The structure of Novaya Zemlya is enigmatic and open to very different interpretations. The major anticlinorium that dominates the entire structure (figure 2) is upright to southwest-vergent through much of South Island, apparently in response to sinistral transpression. However, further north and in western North Island, the northwestern limb of the Novaya Zemlya Anticlinorium is broken by several northwest-vergent thrusts. The amount of movement on these thrusts is unknown and the subject of much speculation (e.g. Otto and Bailey, 1995). Relatively short transport is often inferred (e.g. Pogrebitsky, 2004), but long transport (over 100 km) is possible, implying that the entire Palaeozoic complex of North Island could be allochthonous (i.e. that has been moved from its original place). This alternative is illustrated in figure 4 in a northwest-southeast profile through the eastern end of North Island.

There is a clear need for better control of the deeper structure of Novaya Zemlya and its relationship to the surface features. If the thrusts that are mapped on the surface are listric in geometry and related to a major flat-lying thrust zone at depth, this should be identifiable by reflection seismic profiling. The differences between the alternative interpretations of the structure are great and could have profound implications for understanding the distribution of the hydrocarbons.

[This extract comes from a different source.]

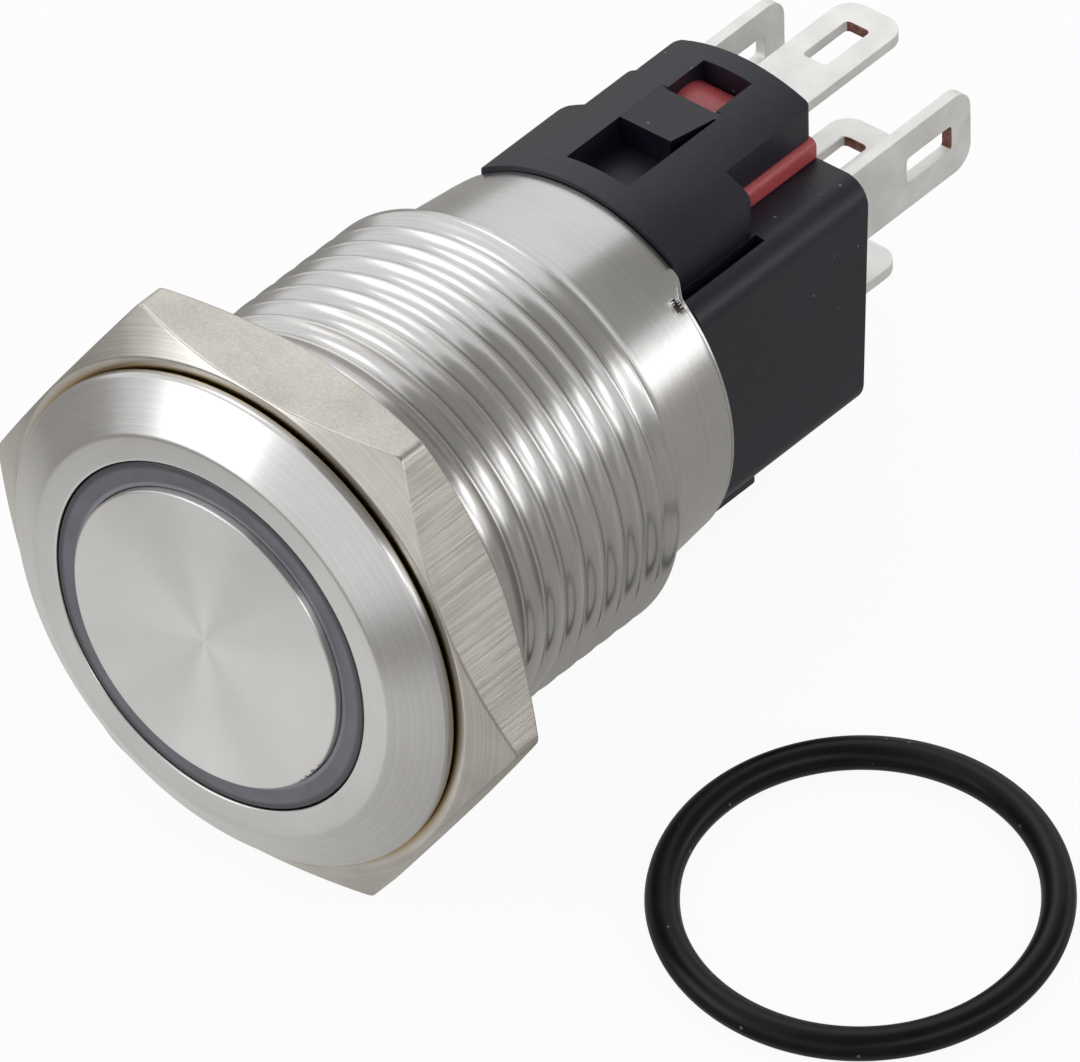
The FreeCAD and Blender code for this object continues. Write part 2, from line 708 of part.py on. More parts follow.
def lug_planes():
    """Height and front end of each lug of the column."""
    return [
        (upper_lug_z(), OUTER_LUG_FRONT),
        (LUG_COLUMN_Z, COMMON_LUG_FRONT),
        (lower_lug_z(), OUTER_LUG_FRONT),
    ]


def lug_blank(width, y0, tip):
    """A flat lug in the plane of the axis, with a rounded tip and its wire slot."""
    half = LUG_THICKNESS / 2
    plate = rounded(slab(width, y0, tip, -half, half), LUG_TIP_RADIUS, UP, lambda p: p.y > tip - 0.1)
    slot_end = tip - LUG_SLOT_MARGIN
    slot = slab(LUG_SLOT_WIDTH, slot_end - LUG_SLOT_LENGTH, slot_end, -1, 1)
    return plate.cut(rounded(slot, LUG_SLOT_RADIUS, UP))


def make_contact_lug(z_mid, y0):
    """One lug of the column, at its height."""
    lug = lug_blank(LUG_WIDTH, y0, rear_face(z_mid) + LUG_REACH)
    lug.translate(UP * z_mid)
    return lug


def make_outer_lug(z_mid, contact_y):
    """The upper or lower lug, with the hole that its rivet is set in."""
    return make_contact_lug(z_mid, OUTER_LUG_FRONT).cut(rivet_shank(z_mid, contact_y))


def make_lamp_lug(side):
    """A lamp lug: the plate stands upright, and a narrow leg runs forward to the board's spring."""
    plate = lug_blank(LAMP_LUG_WIDTH, lamp_plate_front(), rear_face(LAMP_LUG_Z) + LAMP_LUG_REACH)
    plate.rotate(Vector(0, 0, 0), AXIS, 90)
    plate.translate(Vector(side * LAMP_LUG_X, 0, LAMP_LUG_Z))
    half = LUG_THICKNESS / 2
    leg = LAMP_LUG_LEG_WIDTH / 2
    x = side * LAMP_LUG_X
    z = lamp_leg_z()
    strip = block(x - half, x + half, LAMP_LUG_FRONT, lamp_plate_front() + 0.5, z - leg, z + leg)
    return plate.fuse(strip).removeSplitter()


# Changeover contact


def rivet_places():
    """Height of the lug and place along the axis for the rest contact and the pressed contact."""
    return [(upper_lug_z(), REST_CONTACT_Y), (lower_lug_z(), PRESSED_CONTACT_Y)]


def rivet_shank(z_mid, contact_y):
    """The round shank, from the lug's outer face to the chamber."""
    half = LUG_THICKNESS / 2
    turn = 1 if z_mid > 0 else -1
    outer = abs(z_mid) + half
    start = Vector(0, contact_y, turn * outer)
    return Part.makeCylinder(RIVET_SHANK_DIAMETER / 2, outer - CHAMBER_TOP, start, UP * -turn)


def make_rivet(z_mid, contact_y):
    """A contact rivet: shank through lug and block wall, domed head in the chamber."""
    turn = 1 if z_mid > 0 else -1
    start = Vector(0, contact_y, turn * CHAMBER_TOP)
    head = Part.makeCone(
        RIVET_HEAD_DIAMETER / 2, RIVET_HEAD_DIAMETER / 2 - 0.2, RIVET_HEAD_HEIGHT, start, UP * -turn
    )
    return rivet_shank(z_mid, contact_y).fuse(head).removeSplitter()


def make_contact_slider():
    """The slider in the chamber, straddling the common lug, with the rod that the hub pushes."""
    front = SLIDER_FRONT
    body = slab(SLIDER_WIDTH, front, SLIDER_REAR, -SLIDER_HEIGHT / 2, SLIDER_HEIGHT / 2)
    body = rounded(body, 0.4, AXIS)
    half_slot = SLIDER_SLOT_HEIGHT / 2
    slot = slab(
        SLIDER_WIDTH + 1, SLIDER_SLOT_FRONT, SLIDER_REAR + 1,
        LUG_COLUMN_Z - half_slot, LUG_COLUMN_Z + half_slot,
    )
    body = body.cut(slot)
    return body.fuse(rod(ROD_DIAMETER, HUB_REAR + PART_GAP, front + 0.5)).removeSplitter()


def make_wiper(turn, contact_y):
    """A bent leaf on the slider's rear that bears on the common lug and reaches one rivet."""
    root_y = SLIDER_REAR
    lug_face = LUG_COLUMN_Z + turn * (LUG_THICKNESS / 2 + WIPER_GAP)
    rivet_face = turn * (CHAMBER_TOP - RIVET_HEAD_HEIGHT - WIPER_GAP)
    t = WIPER_THICKNESS
    foot = turn * (SLIDER_HEIGHT / 2 - 0.6)
    heel = lug_face + turn * 0.9
    outside = [
        Vector(0, root_y, heel),
        Vector(0, root_y, foot),
        Vector(0, contact_y - 0.5, rivet_face),
        Vector(0, contact_y + 0.5, rivet_face),
    ]
    inside = [
        Vector(0, contact_y + 0.5, rivet_face - turn * t),
        Vector(0, contact_y - 0.4, rivet_face - turn * t),
        Vector(0, root_y + t, foot - turn * t),
        Vector(0, root_y + t, heel + turn * t),
        Vector(0, contact_y - 0.4, lug_face + turn * t),
        Vector(0, contact_y + 0.5, lug_face + turn * t),
        Vector(0, contact_y + 0.5, lug_face),
        Vector(0, contact_y - 0.5, lug_face),
    ]
    points = outside + inside
    leaf = Part.Face(Part.makePolygon(points + points[:1])).extrude(Vector(WIPER_WIDTH, 0, 0))
    leaf.translate(Vector(-WIPER_WIDTH / 2, 0, 0))
    return leaf


def make_all():
    """Every piece of the switch, by name."""
    parts = {
        "body_barrel": make_body_barrel(),
        "hex_nut": make_hex_nut(),
        "panel_seal_ring": make_panel_seal_ring(),
        "button_disc": make_button_disc(),
        "lens_ring": make_lens_ring(),
        "button_plunger": make_button_plunger(),
        "plunger_seal": make_plunger_seal(),
        "retaining_clip": make_retaining_clip(),
        "return_spring": make_return_spring(),
        "lamp_board": make_lamp_board(),
        "contact_block": make_contact_block(),
        "top_cover": make_top_cover(),
        "bottom_cover": make_bottom_cover(),
        "red_insert": make_red_insert(),
        "upper_contact_lug": make_outer_lug(*rivet_places()[0]),
        "common_contact_lug": make_contact_lug(LUG_COLUMN_Z, COMMON_LUG_FRONT),
        "lower_contact_lug": make_outer_lug(*rivet_places()[1]),
        "upper_contact_rivet": make_rivet(*rivet_places()[0]),
        "lower_contact_rivet": make_rivet(*rivet_places()[1]),
        "contact_slider": make_contact_slider(),
        "upper_moving_contact": make_wiper(1, REST_CONTACT_Y),
        "lower_moving_contact": make_wiper(-1, REST_CONTACT_Y),
    }
    for index in range(LAMP_COUNT):
        parts[f"lamp_{index + 1}"] = make_lamp(index)
    for name, side in (("left", -1), ("right", 1)):
        parts[f"{name}_lamp_lug"] = make_lamp_lug(side)
        parts[f"{name}_lamp_spring"] = make_lamp_spring(side)
    return parts


os.makedirs("parts", exist_ok=True)
for name, shape in make_all().items():
    shape.exportStep(os.path.join("parts", f"{name}.step"))
    print(name, len(shape.Solids), round(shape.Volume, 2), shape.isValid())
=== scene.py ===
# %% [markdown]
# # A ring-lit metal pushbutton switch
#
# The part is a panel switch: a turned steel barrel with a flat button, a hexagon nut on its
# thread, a black moulded contact block with flat lugs, and a rubber sealing ring that lies
# beside it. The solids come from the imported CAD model. This script gives them the surfaces
# that the eye meets: the thread, the milled and spun finishes, and the moulded grain.
#
# The frame is loaded first.

# %% Load the frame
import json
import math

import bmesh
import bpy
import numpy as np
from mathutils import Matrix, Vector

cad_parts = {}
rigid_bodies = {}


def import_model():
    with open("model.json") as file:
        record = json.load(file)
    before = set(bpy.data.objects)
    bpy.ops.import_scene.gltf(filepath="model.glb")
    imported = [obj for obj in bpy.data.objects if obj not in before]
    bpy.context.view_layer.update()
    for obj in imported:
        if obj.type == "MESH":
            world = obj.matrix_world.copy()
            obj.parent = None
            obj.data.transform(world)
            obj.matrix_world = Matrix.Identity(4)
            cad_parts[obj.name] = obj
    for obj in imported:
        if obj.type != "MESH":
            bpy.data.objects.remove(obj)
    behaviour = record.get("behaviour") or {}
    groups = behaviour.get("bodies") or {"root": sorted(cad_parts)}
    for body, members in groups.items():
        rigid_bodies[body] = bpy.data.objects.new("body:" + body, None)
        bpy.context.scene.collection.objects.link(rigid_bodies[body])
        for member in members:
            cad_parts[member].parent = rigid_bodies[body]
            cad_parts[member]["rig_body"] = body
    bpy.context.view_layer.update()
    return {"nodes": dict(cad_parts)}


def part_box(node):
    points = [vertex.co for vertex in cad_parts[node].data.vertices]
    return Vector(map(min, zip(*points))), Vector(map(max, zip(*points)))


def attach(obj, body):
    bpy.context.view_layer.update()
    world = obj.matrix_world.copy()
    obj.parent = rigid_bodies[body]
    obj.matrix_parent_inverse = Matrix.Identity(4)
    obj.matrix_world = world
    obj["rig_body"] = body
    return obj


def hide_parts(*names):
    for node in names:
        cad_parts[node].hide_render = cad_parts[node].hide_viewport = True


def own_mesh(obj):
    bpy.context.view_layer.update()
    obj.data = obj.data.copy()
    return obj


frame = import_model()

MM = 0.001

# %% [markdown]
# ## Helpers for materials
#
# A colour is written as the eye sees it, in sRGB hex, and Blender wants it linear, so one
# function turns it. Another adds a node with its settings and links. Every pattern is scaled
# from a real size in millimetres: a noise of scale 1 / s has features about s metres wide.

# %% Colour, node and scale helpers
def linear(code):
    """The linear colour of an sRGB hex code."""
    parts = [int(code[i:i + 2], 16) / 255 for i in (1, 3, 5)]
    return tuple(c / 12.92 if c <= 0.04045 else ((c + 0.055) / 1.055) ** 2.4 for c in parts) + (1.0,)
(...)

Comments on other aspects of the fieldwork

The weather was generally unstable, but allowed fieldwork on both sides of the Archipelago. Polar bears were seen on most days; they visited camps occasionally and had to be “moved” off outcrops a few times. This created no major problems, but guns were essential. Walrus were frequently seen along the Kara coast. The expedition participants were looked after well by the Gidrolog’s Captain and his crew, and Dr. Boris Vanshtein did a great job, wedding the land and marine operations and dealing with the Russian bureaucratic structure.